Written exercise:
Would you quote the material below in full and unchanged?

Data section:
----
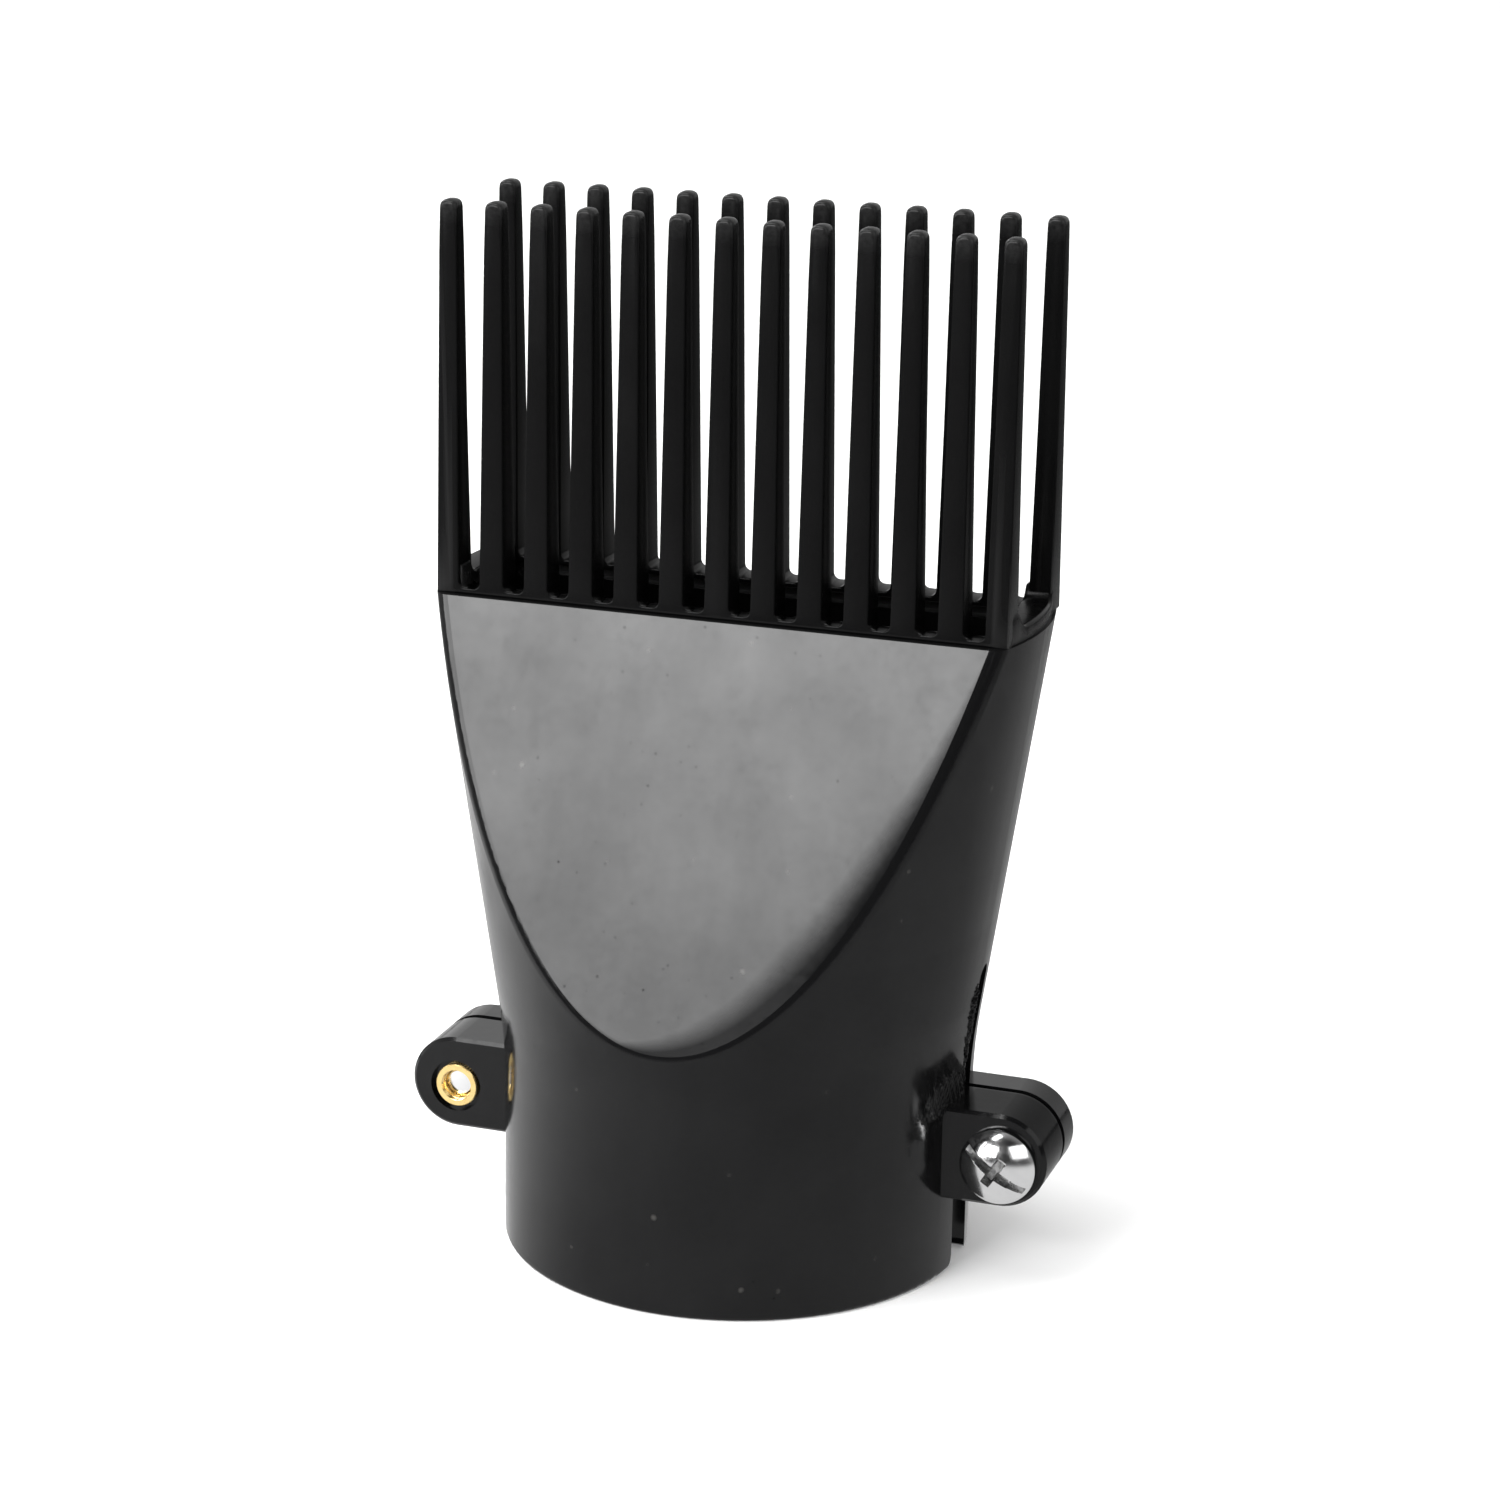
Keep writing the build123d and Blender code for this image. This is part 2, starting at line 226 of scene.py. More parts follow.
def comb_plug(name):
    """Base plate rim and the hollow plug that fits inside the mouth."""
    verts, faces, rings = [], [], []
    levels = [
        (63.0, 27.6, 8.0), (63.4, 28.0, 8.15), (70.0, 28.0, 8.15), (70.0, 29.5, 9.1), (70.3, 29.5, 9.1),
        (69.2, 28.2, 6.3), (68.8, 28.0, 6.1), (68.0, 27.3, 6.5), (63.0, 26.6, 6.5),
    ]
    for z, half_x, half_y in levels:
        ring = []
        corner = 1.2
        for cx, cy, start in ((1, 1, 0), (-1, 1, 90), (-1, -1, 180), (1, -1, 270)):
            for k in range(0, 7):
                a = math.radians(start + 15 * k)
                ring.append(len(verts))
                verts.append((cx * (half_x - corner) + corner * math.cos(a),
                              cy * (half_y - corner) + corner * math.sin(a), z))
        rings.append(ring)
    for a, b in zip(rings, rings[1:]):
        bridge(faces, a, b)
    bridge(faces, rings[-1], rings[0])
    return new_object(name, verts, faces, 40)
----
The reply:
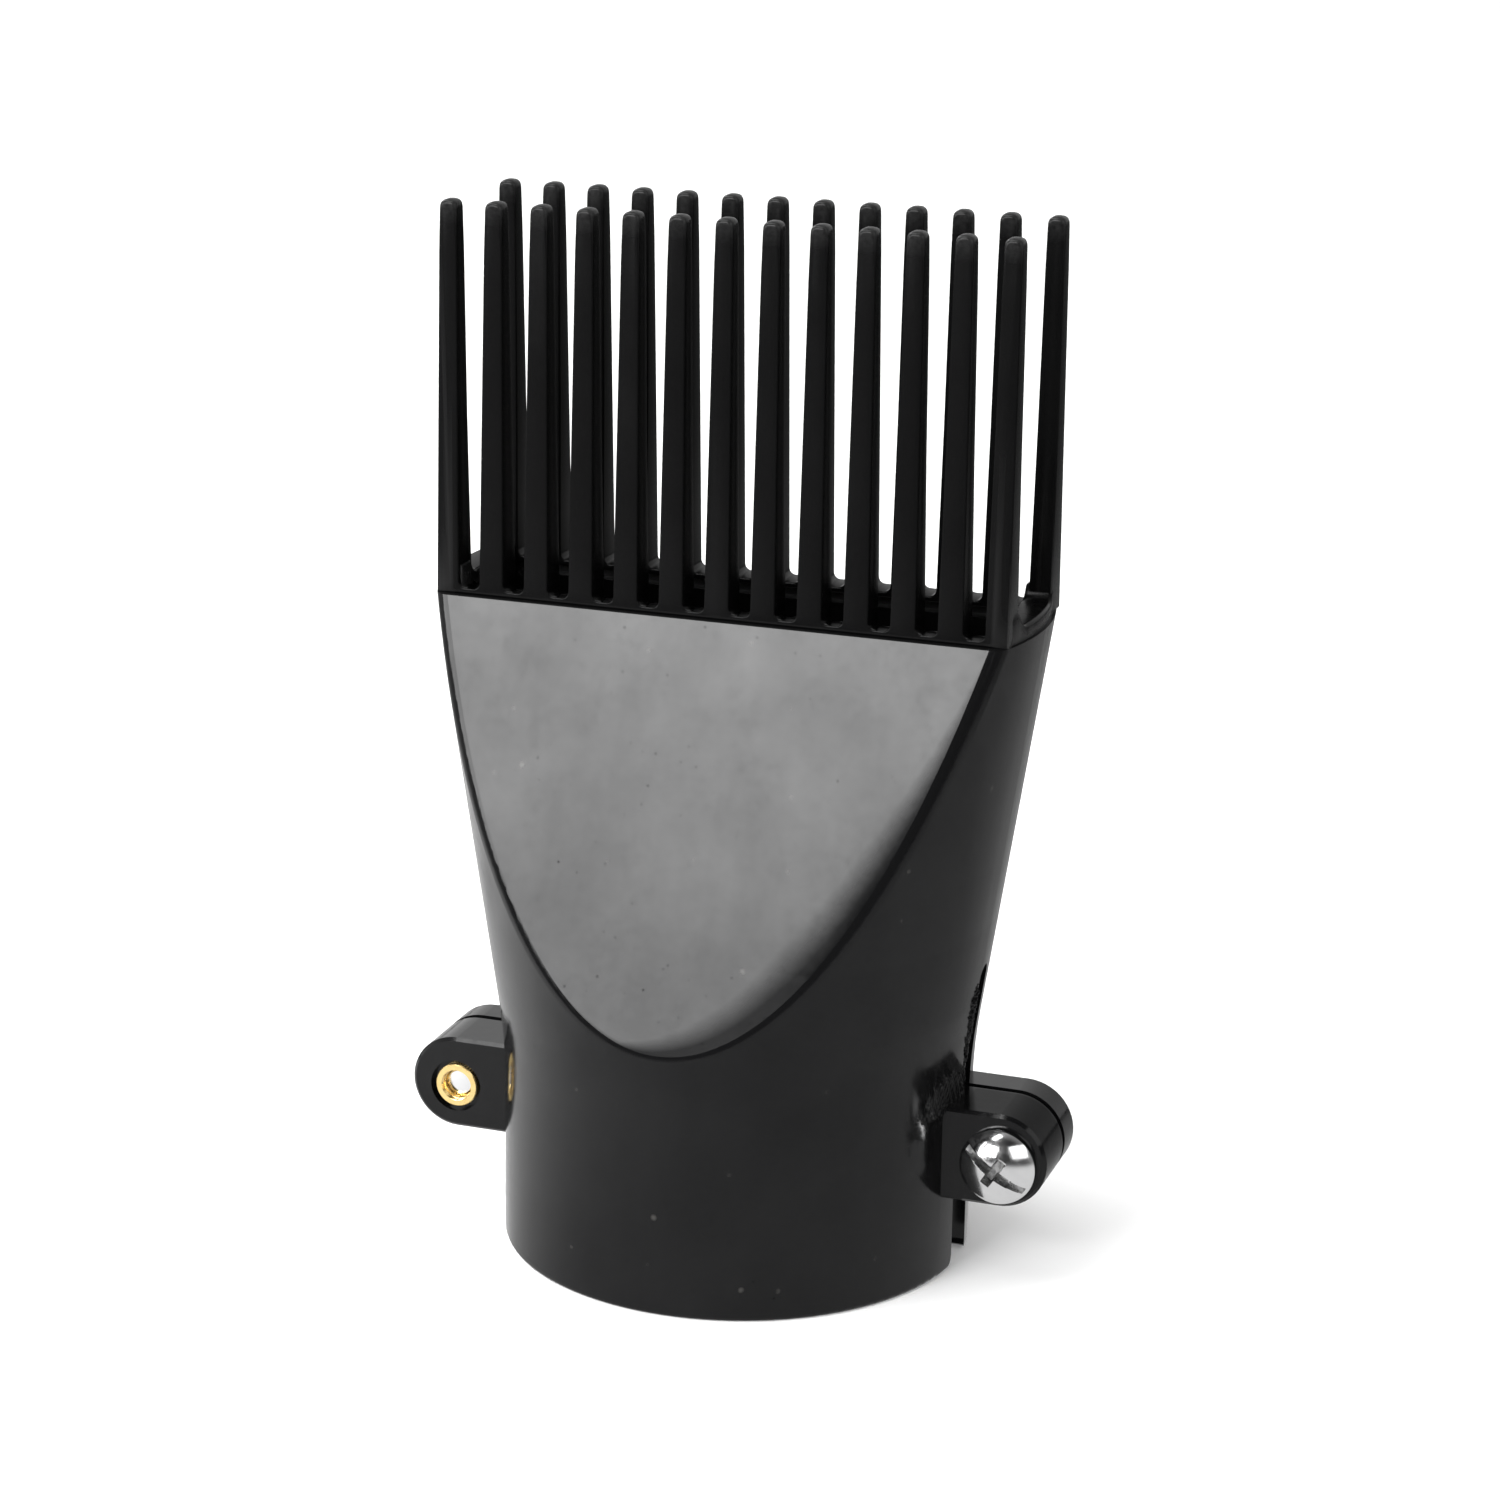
Keep writing the build123d and Blender code for this image. This is part 2, starting at line 226 of scene.py. More parts follow.
def comb_plug(name):
    """Base plate rim and the hollow plug that fits inside the mouth."""
    verts, faces, rings = [], [], []
    levels = [
        (63.0, 27.6, 8.0), (63.4, 28.0, 8.15), (70.0, 28.0, 8.15), (70.0, 29.5, 9.1), (70.3, 29.5, 9.1),
        (69.2, 28.2, 6.3), (68.8, 28.0, 6.1), (68.0, 27.3, 6.5), (63.0, 26.6, 6.5),
    ]
    for z, half_x, half_y in levels:
        ring = []
        corner = 1.2
        for cx, cy, start in ((1, 1, 0), (-1, 1, 90), (-1, -1, 180), (1, -1, 270)):
            for k in range(0, 7):
                a = math.radians(start + 15 * k)
                ring.append(len(verts))
                verts.append((cx * (half_x - corner) + corner * math.cos(a),
                              cy * (half_y - corner) + corner * math.sin(a), z))
        rings.append(ring)
    for a, b in zip(rings, rings[1:]):
        bridge(faces, a, b)
    bridge(faces, rings[-1], rings[0])
    return new_object(name, verts, faces, 40)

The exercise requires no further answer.